The 1968 film is dark, loaded with a sense of impending dread; conversely, the play’s opening scene—in which a zombie repeatedly fails at feasting on two old ladies until one of them finally slips on his severed tongue—establishes the play as a comedy. Lead actress Laura “Faith” Moore, who plays Barbara, then appears through a filmed sequence that segues seamlessly to her stage entrance. On camera and in person, she’s dramatic, clutching trees, mailboxes and plywood in an over-the-top parody of overwhelming fear as she runs from a bumbling zombie. From her piercing screams to her goofy, traumatized expressions, Moore is the perfect caricature of the helpless woman portrayed at the beginning of the original film. The production also features a hilarious filmed intermission sequence in which zombies stumble awkwardly around a playground to the tune of “Let’s All Go To The Lobby.”

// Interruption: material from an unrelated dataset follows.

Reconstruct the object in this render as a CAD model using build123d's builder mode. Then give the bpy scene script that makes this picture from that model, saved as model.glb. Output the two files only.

But as funny as it is, it’s a zombie story first, and zombie stories are gory. While there are a couple of fairly gruesome scenes—a man gets his bowels eaten by his zombified daughter while the audience watches (and laughs) in horror, for example—the violence is mostly cartoonish. The set—the interior of an old farmhouse—looks great but could have been doused with a few more paint buckets’ worth of fake blood. The zombie makeup is at times unimpressive, only lightly covering the actors’ faces and leaving their arms and torsos all too clean and untouched by the marks of death and decay.
This effect doesn’t necessarily open the show to a wider audience, either. It’s not appropriate for young kids, but the production doesn’t push the gore very far into R-rated territory. Instead it slouches along somewhere in the middle, as if no one had the guts to take a firm stance on age-appropriateness one way or the other. The play sticks true to the film where it counts, ends just as bleakly, and closes with, of all things, a cheesy and impressive dance sequence in which the entire cast re-enacts Michael Jackson’s Thriller. Living Dead isn’t quite sure what it wants to be, but, hell, it is chock full of zombies, and that counts for something.